This recognition was, in the second place, further justified by the highest considerations of our national interests and safety. In all the range of our international relations I do not hesitate to affirm that there is nothing of greater or more pressing importance than the construction of an interoceanic canal. Long acknowledged to be essential to our commercial development, it has become, as the result of the recent extension of our territorial dominion, more than ever essential to our national self-defence. In transmitting to the Senate the treaty of 1846, President Polk pointed out as the principal reason for its ratification that the passage of the Isthmus, which it was designed to secure, “would relieve us from a long and dangerous navigation of more than 9,000 miles around Cape Horn, and render our communication with our own possessions on the northwest coast of America comparatively easy and speedy.” The events of the past five years have given to this consideration an importance immeasurably greater than it possessed in 1846. In the light of our present situation, the establishment of easy and speedy communication by sea between the Atlantic and the Pacific presents itself not simply as something to be desired, but as an object to be positively and promptly attained. Reasons of convenience have been superseded by reasons of vital necessity, which do not admit of indefinite delays.
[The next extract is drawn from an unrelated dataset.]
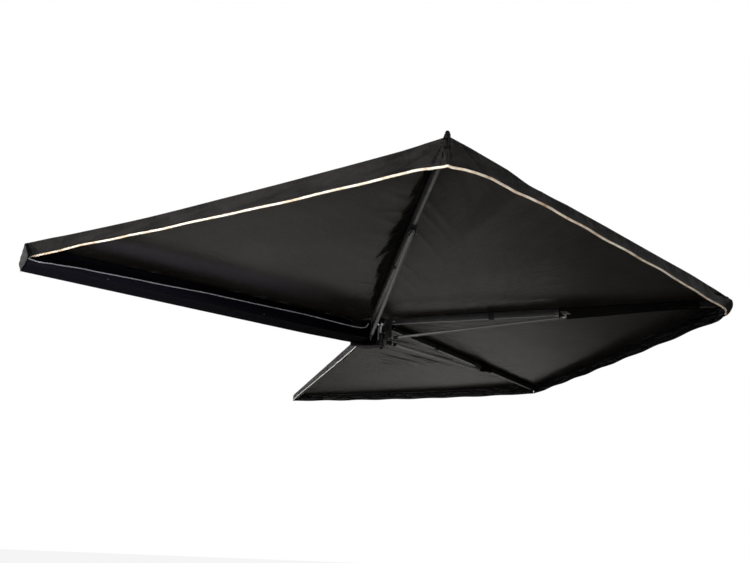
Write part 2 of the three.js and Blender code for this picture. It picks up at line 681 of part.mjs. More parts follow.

To such delays the rejection by Colombia of the Hay-Herran treaty directly exposed us. As proof of this fact I need only refer to the programme outlined in the report of the majority of the Panama Canal Committee, read in the Colombian Senate on the 14th of October last. In this report, which recommended that the discussion of a law to authorize the government to enter upon new negotiations should be indefinitely postponed, it is proposed that the consideration of the subject should be deferred till October 31, 1904, when the next Colombian Congress should have met in ordinary session. By that time, as the report goes on to say, the extension of time granted to the New Panama Canal Company by treaty in 1893 would have expired, and the new Congress would be in a position to take up the question whether the company had not, in spite of further extensions that had been granted by legislative acts, forfeited all its property and rights. “When that time arrives,” the report significantly declares, “the Republic, without any impediment, will be able to contract, and will be in more clear, more definite, and more advantageous possession, both legally and materially.” The naked meaning of this report is that Colombia proposed to wait until, by the enforcement of a forfeiture repugnant to the ideas of justice which obtain in every civilized nation, the property and rights of the New Panama Canal Company could be confiscated.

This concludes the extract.